Alguns dos pontos de interesse

O cemitério da Igreja do Carmo, em Tavira, é um dos pontos de paragem que mais encantou Rodrigues. «Gosto muito desta história. Neste cemitério existe a campa de um soldado. Com o tempo, a erosão fez aparecer amonites. Aos meus olhos, acabam por ser dois seres vivos que lá estão sepultados. Um humano e um outro ser com mais de 100 milhões de anos. Há ali uma partilha entre seres de diferentes espécies e diferentes tempos, e tem, para mim, um simbolismo quase poético», revela.

Outro exemplo é o tampo do balcão de um café. «Entrei apenas para pedir um café. No entanto, comecei a olhar para esta rocha incrível que era o tampo do balcão, com mega cristais e auréolas verdes enormes. Vim a descobrir que é um impressionante granito finlandês. A rocha mais antiga do nosso percurso em Tavira. Os donos não tinham noção. Disseram-me que achavam-no bonito e o tinham aproveitado de um outro café».

Outro dos pontos de interesse que surpreendeu o geólogo foi uma pia batismal de uma igreja, onde encontrou corais fosseis. «É interessante verificar que o local onde se faz este ritual de iniciação e passagem de um não cristão para cristão, é feito com uma rocha de um passado em que os mares eram quentes. A água que permite fazer o ritual de passagem é ao mesmo tempo, uma rocha de águas passadas, que apresenta corais».

Exploração autónoma ou visitas guiadas?

É o leitor quem escolhe. Os exploradores que pretenderem fazer os percursos de forma autónoma têm a informação básica em termos de localização e geologia de cada um dos pontos. É acessível a famílias, estudantes desde o primeiro ciclo, universitários ou até mesmo turistas.
Mas para quem tiver sede de saber mais, pode sempre solicitar uma visita guiada junto dos respetivos Centros de Ciência Viva locais. As visitas fazem parte da oferta educativa e para turistas, e podem realizar-se sempre que reunido um número mínimo de dez participantes.

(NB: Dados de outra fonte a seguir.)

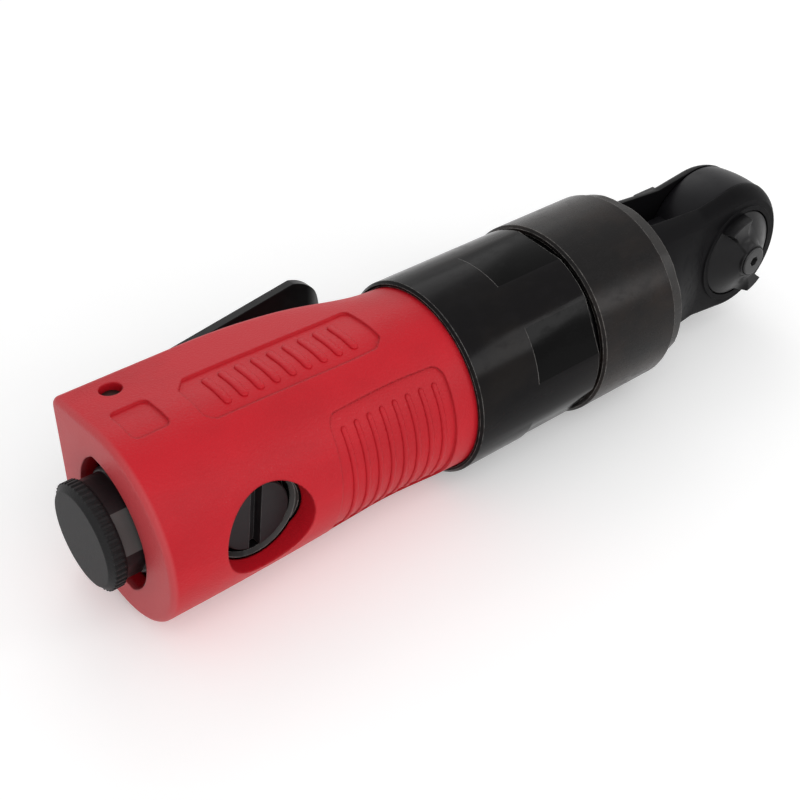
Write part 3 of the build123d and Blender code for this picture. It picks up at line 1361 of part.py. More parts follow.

Apresentação e lançamento dos Guias

O primeiro Guia de Geologia e Paleontologia Urbana a ser disponibilizado será o de Lagos, durante a cerimónia do sétimo aniversário do CCVL, na sexta-feira, 29 de janeiro, pelas 20 horas. Será um evento de entrada livre, com beberete e várias surpresas. Os lançamentos dos guias de Faro e Tavira vão decorrer ainda durante fevereiro, em locais a anunciar. Para já existe uma tiragem inicial de três mil exemplares, com o custo de 10 euros. Na sequência da produção destes três guias está ainda a ser projetada uma exposição itinerante de painéis informativos que vai circular por todo o país, e que servirá de introdução ao público em geral sobre «o que é a geologia e paleontologia urbana».

E depois de Lagos, Faro e Tavira? «Espero que os autarcas do Algarve ou outras entidades considerem as potencialidades destes guias, e os pontos de interesse geológico e paleontológico das suas cidades. Nós temos todo o prazer a aceitar novos desafios e desenvolver um trabalho semelhante noutras áreas geográficas do Algarve». Rodrigues agradece ainda à Agência de Ciência Viva, o principal patrocinador, que «apoiou e acarinhou o projeto desde o primeiro momento».